The truth is I've been stuck in this pattern of guilt and shame for a while now.  Parenting children from hard places, children from traumatic pasts is by far the hardest thing I've ever done and at times it has brought out the worst in me.  I think it was Jen Hatmaker who basically said that while parenting is like holding up a magnifying mirror to your worst self, adoptive parenting is like that times ten.  There's a section in Wounded Children Healing Homes that talks about shame and guilt surrounding adoptive parents who have been through extremely difficult times with children from traumatic pasts.  "They intended to adopt a hurt child and nurture him into a whole person.  Instead, they are less parents than jailers, less nurturing than controlling, less accepting than rejecting, less loving than hating.  What kind of monsters, they wonder, could feel such anger toward a child?...Adoptive parents cannot be expected to be superhuman, but they may feel guilty for things said or done in anger during explosive moments with an angry child.  After all, the typical reaction to anger is more anger, and breaking this cycle can be exceedingly difficult."  Adoptive parents, have you been there? 

And we've come so far since those extremely difficult times.  But sometimes my failings as a mom still bother me.  As I was struggling through guilt once again this weekend, God whispered to me to re-read The Ragamuffin Gospel.  I felt like He was telling me that I don't have to justify my sin, I don't have to compare myself to others, I don't have to try to make myself feel okay about my failings.  I can own those failings and know that I am forgiven and washed clean.  It's the fundamental principle of our faith and yet when we sin after spending our entire lives as Christians, we sometimes convince ourselves that it doesn't apply to us anymore.  After all, we should have it more together by now.  We should be further along in the sanctification process.  We should be practically perfect by now, shouldn't we?

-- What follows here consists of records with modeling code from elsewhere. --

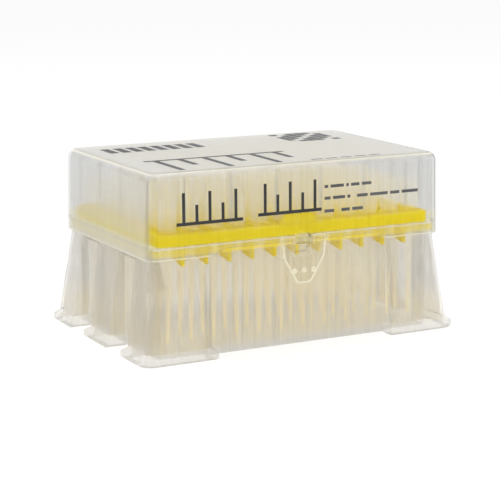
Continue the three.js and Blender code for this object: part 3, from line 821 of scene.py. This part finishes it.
FLOOR_HALF, FLOOR_DROP = 6, 0.2 * MM
FLOOR_PAINT, FLOOR_GLOW = (0.22, 0.22, 0.22), 0.78
work = bmesh.new()
bmesh.ops.create_grid(work, x_segments=1, y_segments=1, size=FLOOR_HALF)
mesh = bpy.data.meshes.new("floor")
work.to_mesh(mesh)
work.free()
floor = bpy.data.objects.new("floor", mesh)
floor.location.z = -FLOOR_DROP
scene.collection.objects.link(floor)
floor_paint = material("floor_white")
n = Nodes(floor_paint)
glow = n.add("ShaderNodeEmission")
n.put((1, 1, 1), glow.inputs["Color"])
n.put(FLOOR_GLOW, glow.inputs["Strength"])
both = n.add("ShaderNodeAddShader")
n.put(n.shader("Diffuse", Color=FLOOR_PAINT), both.inputs[0])
n.put(glow.outputs[0], both.inputs[1])
n.finish(both.outputs[0])
mesh.materials.append(floor_paint)

# The sky is white where it is seen, through a wall or mirrored too, and lights a little less.
SKY_LIGHT, SKY_SEEN = 0.80, 1.0
world = bpy.data.worlds.new("studio")
scene.world = world
world.use_nodes = True
world.node_tree.nodes.clear()
n = Nodes(world)
path = n.add("ShaderNodeLightPath").outputs
seen = n.maths("MAXIMUM", path["Is Camera Ray"], path["Is Transmission Ray"])
seen = n.maths("MAXIMUM", seen, path["Is Glossy Ray"])
sky = n.add("ShaderNodeBackground")
n.put((1, 1, 1), sky.inputs["Color"])
n.put(n.span(seen, SKY_LIGHT, SKY_SEEN, 0, 1), sky.inputs["Strength"])
n.put(sky.outputs[0], n.add("ShaderNodeOutputWorld").inputs["Surface"])


def softbox(name, place, aim, size, power):
    """A rectangular lamp that points from its place at the aim."""
    data = bpy.data.lights.new(name, "AREA")
    data.shape = "RECTANGLE"
    data.size, data.size_y = size
    data.energy = power
    obj = bpy.data.objects.new(name, data)
    scene.collection.objects.link(obj)
    obj.location = place
    obj.rotation_mode = "QUATERNION"
    obj.rotation_quaternion = (Vector(aim) - Vector(place)).to_track_quat("-Z", "Y")


softbox("top_light", (0.0, 0.15, 1.1), (0, 0, 0.03), (1.2, 0.9), 6.0)
softbox("left_light", (-0.9, -0.7, 0.55), (0, 0, 0.04), (0.7, 0.7), 0.5)
softbox("front_light", (0.3, -1.3, 0.45), (0, 0, 0.04), (1.2, 0.8), 5.7)

scene.view_settings.view_transform = "Standard"
scene.cycles.max_bounces = 48
scene.cycles.transmission_bounces = 48
scene.cycles.diffuse_bounces = 6
scene.cycles.glossy_bounces = 8
scene.cycles.transparent_max_bounces = 200
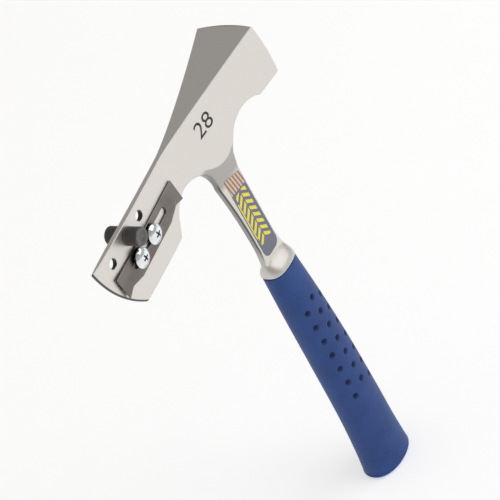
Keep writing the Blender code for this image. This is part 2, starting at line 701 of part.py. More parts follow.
def build_grip(guide):
    vinyl = material("blue_vinyl", (0.045, 0.10, 0.30), 0.55, 0.0)
    count, steps = 40, 26
    rings = []
    edge = GRIP_EDGE_RADIUS
    for step in range(4):
        turn = math.pi / 2 * step / 3
        half_width, half_thickness, shift = grip_size(1.0)
        back, rise = edge * (1 - math.sin(turn)), edge * (1 - math.cos(turn))
        size = (half_width - back, half_thickness - back)
        rings.append(oval(shift, GRIP_BUTT + rise, *size, GRIP_POWER, count))
    for step in range(1, steps):
        share = 1 - step / steps
        half_width, half_thickness, shift = grip_size(share)
        height = GRIP_TOP - share * GRIP_LENGTH
        if height > GRIP_BUTT + edge:
            rings.append(oval(shift, height, half_width, half_thickness, GRIP_POWER, count))
    half_width, half_thickness, shift = grip_size(0.0)
    size = (half_width - GRIP_RING_BEVEL, half_thickness - GRIP_RING_BEVEL)
    rings.append(oval(shift, GRIP_TOP - GRIP_RING_BEVEL, half_width, half_thickness, GRIP_POWER, count))
    rings.append(oval(shift, GRIP_TOP, *size, GRIP_POWER, count))
    grip = add_object("grip", lofted(rings), vinyl)

    bore_bottom = GRIP_BUTT + BUTT_WALL - GAP
    bore = (TANG_WIDTH / 2 + GAP, TANG_THICKNESS / 2 + GAP)
    pocket = lofted([oval(0, height, *bore, TANG_POWER, count)
                     for height in (bore_bottom, GRIP_TOP + COLLAR_HEIGHT)])
    cut(grip, add_object("tang_pocket_cutter", pocket, guide))

    ball = (DIMPLE_RADIUS ** 2 + DIMPLE_DEPTH ** 2) / (2 * DIMPLE_DEPTH)
    pits = bmesh.new()
    for face_turn in (0.0, math.pi):
        for row, turn in enumerate((-SIDE_ROW_ANGLE, 0.0, SIDE_ROW_ANGLE)):
            lower_by = DIMPLE_PITCH / 2 if row != 1 else 0.0
            for index in range(DIMPLES_PER_ROW):
                drop = DIMPLE_TOP + lower_by + DIMPLE_PITCH * index
                half_width, half_thickness, shift = grip_size(drop / GRIP_LENGTH)
                angle = face_turn + turn
                sine, cosine = math.sin(angle), -math.cos(angle)
                place = Vector((half_width * sine, half_thickness * cosine, 0))
                normal = Vector((sine / half_width, cosine / half_thickness, 0)).normalized()
                centre = place + normal * (ball - DIMPLE_DEPTH)
                centre += Vector((shift, 0, GRIP_TOP - drop))
                added = bmesh.ops.create_uvsphere(pits, u_segments=12, v_segments=8, radius=ball)
                for corner in added["verts"]:
                    corner.co += centre
    cut(grip, add_object("dimple_cutter", pits, guide))


# --- Gauge, cutter, screws and labels -----------------------------------------------------------

OUT_FROM_CHEEK = (math.radians(90), 0, 0)  # turns a piece's own +Z to face -Y


def build_gauge(head_frame):
    black = material("black_oxide_steel", (0.035, 0.035, 0.037), 0.5, 0.6)
    seat = PLATE_HALF + GAP
    tip = seat + KNOB_LENGTH
    radius, chamfer = KNOB_RADIUS, KNOB_CHAMFER
    along = HOLE_SETBACKS[1] - BLADE_REACH
    place = (along, 0, -HOLE_DEPTH)
    end = STUD_RECESS - tip
    dish = radius - KNOB_RIM
    screw = [(0, end), (STUD_RADIUS - EDGE_BREAK, end), (STUD_RADIUS, end + EDGE_BREAK),
             (STUD_RADIUS, seat), (radius - EDGE_BREAK, seat), (radius, seat + EDGE_BREAK),
             (radius, tip - chamfer), (radius - chamfer, tip), (dish, tip),
             (dish - DISH_WALL, tip - 0.6 * DISH_DEPTH), (0, tip - DISH_DEPTH)]
    add_object("gauge_screw", turned(screw, 32), black, head_frame, place, OUT_FROM_CHEEK)
    bore = STUD_RADIUS + GAP
    nut = [(bore, -seat), (bore, -tip), (radius - chamfer, -tip), (radius, -tip + chamfer),
           (radius, -seat - EDGE_BREAK), (radius - EDGE_BREAK, -seat)]
    add_object("gauge_nut", turned_ring(nut, 32), black, head_frame, place, OUT_FROM_CHEEK)


def build_cutter(head_frame):
    steel = material("dark_tool_steel", (0.17, 0.155, 0.145), 0.42, 1.0)
    half = CUTTER_LENGTH / 2
    notch, belly = half - CUTTER_NOTCH_SETBACK, half - CUTTER_BELLY_SETBACK
    right = [(Vector((belly, -CUTTER_BELLY_DEPTH)), BELLY_RADIUS),
             (Vector((notch, -CUTTER_NOTCH_DEPTH)), NOTCH_RADIUS),
             (Vector((half, -CUTTER_END_DEPTH)), EDGE_BREAK), (Vector((half, 0)), EDGE_BREAK)]
    left = [(Vector((-point.x, point.y)), radius) for point, radius in reversed(right)]
    outline = rounded(left + right)
    slot_half = (SCREW_SPACING + TRAVEL_OUT + TRAVEL_IN) / 2
    width = SLOT_HALF_WIDTH
    slot = arc((slot_half, -SLOT_TO_TOP), width, -math.pi / 2, math.pi / 2, 8)
    slot += arc((-slot_half, -SLOT_TO_TOP), width, math.pi / 2, 3 * math.pi / 2, 8)
    edge = CUTTER_THICKNESS / 4
    built = plate(outline, [slot], lambda point: CUTTER_THICKNESS / 2, lambda point: edge, 1)
    middle = (CUTTER_BACK + CUTTER_FRONT) / 2
    add_object("cutter_blade", built, steel, head_frame, (CUTTER_ALONG, -middle, -CUTTER_TOP_DEPTH))


def recess_arms():
    """The two crossing arms of a screw's recess, each a tapered solid."""
    arms = []
    for crosswise in (False, True):
        rings = []
        for share, height in ((0.45, 0.0), (1.15, RECESS_DEPTH + RECESS_SPILL)):
            reach, half = RECESS_REACH * share, RECESS_WIDTH / 2 * between(0.7, 1.0, share)
            ring = [(reach, half, height), (-reach, half, height),
                    (-reach, -half, height), (reach, -half, height)]
            rings.append([(-y, x, z) for x, y, z in ring] if crosswise else ring)
        arms.append(lofted(rings))
    return arms


def build_cutter_screws(head_frame, guide):
    zinc = material("zinc_plated_steel", (0.72, 0.74, 0.76), 0.22, 1.0)
    black = material("black_washer_steel", (0.02, 0.02, 0.02), 0.55, 0.5)
    radius, height = SCREW_HEAD_RADIUS, SCREW_HEAD_HEIGHT
    rise = height - SCREW_HEAD_RIM
    dome = (radius ** 2 + rise ** 2) / (2 * rise)
    steps = 7
    crown = []
    for step in range(steps + 1):
        reach = radius * (1 - step / steps)
        sink = dome - math.sqrt(dome ** 2 - reach ** 2)
        crown.append((reach, SCREW_SEAT + height - sink))
    tip = -PLATE_HALF
    shaft = [(0, tip), (SCREW_RADIUS - EDGE_BREAK, tip), (SCREW_RADIUS, tip + EDGE_BREAK),
             (SCREW_RADIUS, SCREW_SEAT), (radius - EDGE_BREAK, SCREW_SEAT),
             (radius, SCREW_SEAT + EDGE_BREAK)]
    ring = []
    for index in range(WASHER_TEETH * 4):
        turn = 2 * math.pi * (index + 0.5) / (WASHER_TEETH * 4)
        reach = WASHER_RADIUS if index % 4 in (0, 1) else WASHER_RADIUS - TOOTH_DEPTH
        ring.append(Vector((reach * math.cos(turn), reach * math.sin(turn))))
    hole = circle((0, 0), SLOT_HALF_WIDTH, 24)
    for name, along in (("front", FRONT_SCREW_ALONG), ("rear", REAR_SCREW_ALONG)):
        place = (along, 0, -SLOT_DEPTH)
        screw = add_object(f"cutter_screw_{name}", turned(shaft + crown, 32), zinc,
                           head_frame, place, OUT_FROM_CHEEK)
        recess_floor = SCREW_SEAT + height - RECESS_DEPTH
        for arm, part in enumerate(recess_arms()):
            cutter = add_object(f"recess_{name}_{arm}", part, guide, head_frame,
                                (along, -recess_floor, -SLOT_DEPTH), OUT_FROM_CHEEK)
            cut(screw, cutter)
        washer = plate(ring, [hole], lambda point: WASHER_THICKNESS / 2, lambda point: 0.0)
        add_object(f"lock_washer_{name}", washer, black, head_frame,
                   (along, -(WASHER_FRONT - WASHER_THICKNESS / 2), -SLOT_DEPTH))


def build_labels():
    blue_grey = material("label_film", (0.13, 0.14, 0.20), 0.45, 0.2)
    low, half = COLLAR_TOP - COLLAR_FLAT, LABEL_WIDTH / 2
    high = [shoulder(x) - LABEL_TO_SHOULDER for x in (half, -half)]
    corners = [(Vector((-half, low)), LABEL_END_RADIUS), (Vector((half, low)), LABEL_END_RADIUS),
               (Vector((half, high[0])), LABEL_CORNER_RADIUS),
               (Vector((-half, high[1])), LABEL_CORNER_RADIUS)]
    stand_off = SHANK_HALF + GAP + LABEL_THICKNESS / 2
    for name, side in (("near", -1), ("far", 1)):
        film = plate(rounded(corners), [], lambda point: LABEL_THICKNESS / 2, lambda point: 0.0)
        add_object(f"shank_label_{name}", film, blue_grey, None, (0, side * stand_off, 0))


def build():
    clear_scene()
    guide = material("cutting_guide", (0.9, 0.3, 0.2), 0.5, 0.0)
    head_frame = add_empty("head_frame", (0, 0, HEAD_TOP), (0, -HEAD_TILT, 0))
    build_forging(head_frame, guide)
    build_grip(guide)
    build_gauge(head_frame)
    build_cutter(head_frame)
    build_cutter_screws(head_frame, guide)
    build_labels()


build()
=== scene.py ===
# %% [markdown]
# # A roofing hatchet, dressed
# The tool is a one-piece steel forging: blade, hammer poll and shank in one, with a vinyl grip
# moulded over its tang. On the blade sit a shingle gauge, which is a knurled screw and nut, and a
# small shingle cutter held by two screws. The solid parts come first, from a fixed frame, and this
# notebook gives each of them its finished surface. Nothing in the frame is moved.

# %% Load the frame
import json
import math

import bmesh
import bpy
from mathutils import Matrix, Vector
from mathutils.bvhtree import BVHTree


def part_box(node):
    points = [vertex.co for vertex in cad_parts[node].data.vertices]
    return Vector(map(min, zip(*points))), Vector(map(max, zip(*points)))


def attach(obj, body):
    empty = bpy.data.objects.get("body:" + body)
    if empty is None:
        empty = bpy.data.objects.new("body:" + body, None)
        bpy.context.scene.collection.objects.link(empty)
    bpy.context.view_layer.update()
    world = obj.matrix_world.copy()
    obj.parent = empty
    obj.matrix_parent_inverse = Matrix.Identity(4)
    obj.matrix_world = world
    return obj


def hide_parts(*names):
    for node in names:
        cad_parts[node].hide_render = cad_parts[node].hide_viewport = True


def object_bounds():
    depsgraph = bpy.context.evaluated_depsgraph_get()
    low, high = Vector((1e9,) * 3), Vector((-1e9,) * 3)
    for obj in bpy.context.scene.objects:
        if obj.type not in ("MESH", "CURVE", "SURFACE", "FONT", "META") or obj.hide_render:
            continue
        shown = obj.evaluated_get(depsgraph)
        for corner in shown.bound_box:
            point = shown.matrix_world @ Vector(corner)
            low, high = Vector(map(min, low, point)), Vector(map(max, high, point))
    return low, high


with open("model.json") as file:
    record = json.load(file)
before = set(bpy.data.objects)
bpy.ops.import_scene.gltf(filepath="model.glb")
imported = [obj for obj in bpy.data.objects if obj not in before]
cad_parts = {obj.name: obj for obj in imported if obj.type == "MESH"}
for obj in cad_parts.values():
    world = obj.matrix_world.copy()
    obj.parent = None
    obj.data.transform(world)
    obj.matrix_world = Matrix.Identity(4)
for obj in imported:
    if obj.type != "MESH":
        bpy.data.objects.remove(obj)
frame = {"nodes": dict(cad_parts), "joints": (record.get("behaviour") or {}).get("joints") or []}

cad_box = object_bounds()

# %% [markdown]
# ## Places
# The head lies a little uphill on the handle, so most of its details are easier to place in the
# head's own directions: "along" runs toward the striking face and "up" toward the head's top line.
# Both come from the frame: the cutter slides along the head, and the joints mark the screw axes.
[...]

But the point of Christianity is grace.  Grace when I realize once again that I still have a sinful nature at war within myself.  Grace even though I've been following Christ for 25 years and figured I'd have it more together by now.  Grace for us "who so wanted to be faithful, who at times got defeated, soiled by life, and bested by trials, wearing the bloodied garments of life's tribulations, but through it all clung to the faith."  (Brennan Manning)

So during this season of life, I need a reminder that "our trashing about trying to fix ourselves while hiding our pettiness and wallowing in guilt are nauseating to God and are a flat denial of the gospel of grace." (Brennan Manning)

This is so good.  It is such good news!  Like I said, it's the foundation of our faith and yet somewhere along the way it sort of dulls into the background of the Christian life. 

"The Good News means we can stop lying to ourselves.  The sweet sound of amazing grace saves us from the necessity of self-deception.  It keeps us from denying that though Christ was victorious, the battle with lust, greed, and pride still rages within us.  As a sinner who has been redeemed, I can acknowledge that I am often unloving, irritable, angry, and resentful with those closest to me...I don't need to apply spiritual cosmetics to make myself presentable to Him.  I can accept ownership of my poverty and powerlessness and neediness." (Brennan Manning)

I love it!  I need it!

Manning quotes Julian of Norwich who said, "The greatest honor we can give Almighty God is to live gladly because of the knowledge of his love."

The enemy loves to pick at my guilt and my shame.  He loves to bring it up again and again and again.  Will you join me in refusing to let him?  Let's throw off that guilt and live gladly because of the knowledge of God's love and grace!